Can Kling 2.6 generate real spoken narration?
Yes. Kling 2.6 can generate speech directly inside the video when “audio” or “speech” mode is selected. It produces:
- Human-like voices
- Scene-appropriate delivery
- Lip-synced or motion-synced audio cues
This limits the need for separate voiceover tools.
Does Kling 2.6 support sound effects and ambience?
Yes. Kling 2.6 supports multiple layers of sound, including:
- Human voice
- Ambient background noise
- Motion-triggered sound effects
- Environmental elements like wind, traffic, or room tone
This results in videos that feel more cinematic and believable.
Does Kling 2.6 support landscape and portrait video?
Yes. You can generate both landscape (16:9) and portrait (9:16) videos at full HD resolution.

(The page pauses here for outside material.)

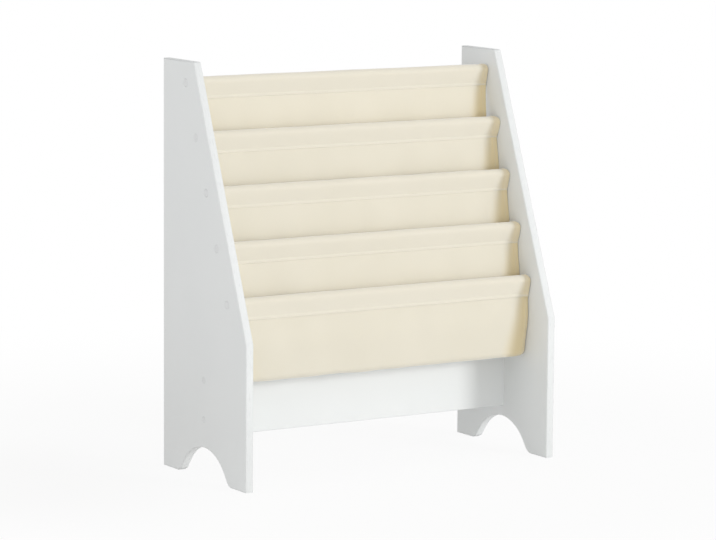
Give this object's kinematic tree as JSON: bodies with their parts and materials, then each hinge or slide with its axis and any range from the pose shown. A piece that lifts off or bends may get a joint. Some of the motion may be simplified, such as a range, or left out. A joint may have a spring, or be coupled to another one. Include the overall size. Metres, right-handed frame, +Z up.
{
  "type": "sling bookshelf",
  "caption": "Child's open bookshelf: sloping side panels joined by rods, with a hanging cloth sling that forms stepped, front-facing book pockets.",
  "frame": {"origin": "on the floor, under the middle of the width and of the depth", "axes": "+Z up, -Y towards the front that the pockets face, +X to the right as seen from the front"},
  "size_m": [0.62, 0.28, 0.7],
  "materials": {
    "lacquer": "white satin lacquer on MDF",
    "canvas": "cream cotton canvas, plain weave, slightly see-through",
    "coated_steel": "white powder coat",
    "zinc_steel": "bright zinc plating",
    "cover_plastic": "white matte plastic"
  },
  "bodies": {
    "root": {"side_panel_left": "lacquer", "side_panel_right": "lacquer", "lower_board": "lacquer", "sling": "canvas", "rod_1": "coated_steel", "rod_2": "coated_steel", "rod_3": "coated_steel", "rod_4": "coated_steel", "rod_5": "coated_steel", "rod_plug_left_1": "zinc_steel", "rod_plug_left_2": "zinc_steel", "rod_plug_left_3": "zinc_steel", "rod_plug_left_4": "zinc_steel", "rod_plug_left_5": "zinc_steel", "rod_plug_right_1": "zinc_steel", "rod_plug_right_2": "zinc_steel", "rod_plug_right_3": "zinc_steel", "rod_plug_right_4": "zinc_steel", "rod_plug_right_5": "zinc_steel", "rod_bolt_left_1": "zinc_steel", "rod_bolt_left_2": "zinc_steel", "rod_bolt_left_3": "zinc_steel", "rod_bolt_left_4": "zinc_steel", "rod_bolt_left_5": "zinc_steel", "rod_bolt_right_1": "zinc_steel", "rod_bolt_right_2": "zinc_steel", "rod_bolt_right_3": "zinc_steel", "rod_bolt_right_4": "zinc_steel", "rod_bolt_right_5": "zinc_steel", "rod_cap_left_1": "cover_plastic", "rod_cap_left_2": "cover_plastic", "rod_cap_left_3": "cover_plastic", "rod_cap_left_4": "cover_plastic", "rod_cap_left_5": "cover_plastic", "rod_cap_right_1": "cover_plastic", "rod_cap_right_2": "cover_plastic", "rod_cap_right_3": "cover_plastic", "rod_cap_right_4": "cover_plastic", "rod_cap_right_5": "cover_plastic", "board_screw_left_upper": "zinc_steel", "board_screw_left_lower": "zinc_steel", "board_screw_right_upper": "zinc_steel", "board_screw_right_lower": "zinc_steel", "board_cap_left_upper": "cover_plastic", "board_cap_left_lower": "cover_plastic", "board_cap_right_upper": "cover_plastic", "board_cap_right_lower": "cover_plastic"}
  },
  "joints": []
}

This is ideal for both YouTube-style content and vertical platforms, such as TikTok, Instagram Reels, and Shorts.
Can I use Kling 2.6 for image-to-video?
Absolutely. Kling 2.6 supports full image-to-video generation, allowing you to:
- Animate characters
- Add motion to product photos
- Turn concept art into moving clips
- Prototype scenes quickly
This feature becomes even more powerful with audio enabled.
Do I need to generate audio? Can I turn it off?
In VideoGen, you can choose whether or not to generate audio with your AI video.
How long are the videos generated by Kling 2.6?
Kling 2.6 currently generates 5-second videos, the standard length for audio-enabled models at this stage. With VideoGen, you can extend your generations to create longer sequences.
Is Kling 2.6 included with an Envato subscription?
Yes. Kling 2.6 is available in VideoGen as part of the Envato subscription; no additional tools or fees needed. This gives you access to a premium audio-capable model without premium pricing.
What kinds of videos can Kling 2.6 create well?
Kling 2.6 is strong at:
- Realistic human motion
- Voice-synced scenes
- Product demos
- Sports commentary
- Documentary-style narration
- Ambient or atmospheric scenes
- Creative cinematic shots
Because it supports audio layers, it’s ideal for complete short-form video storytelling.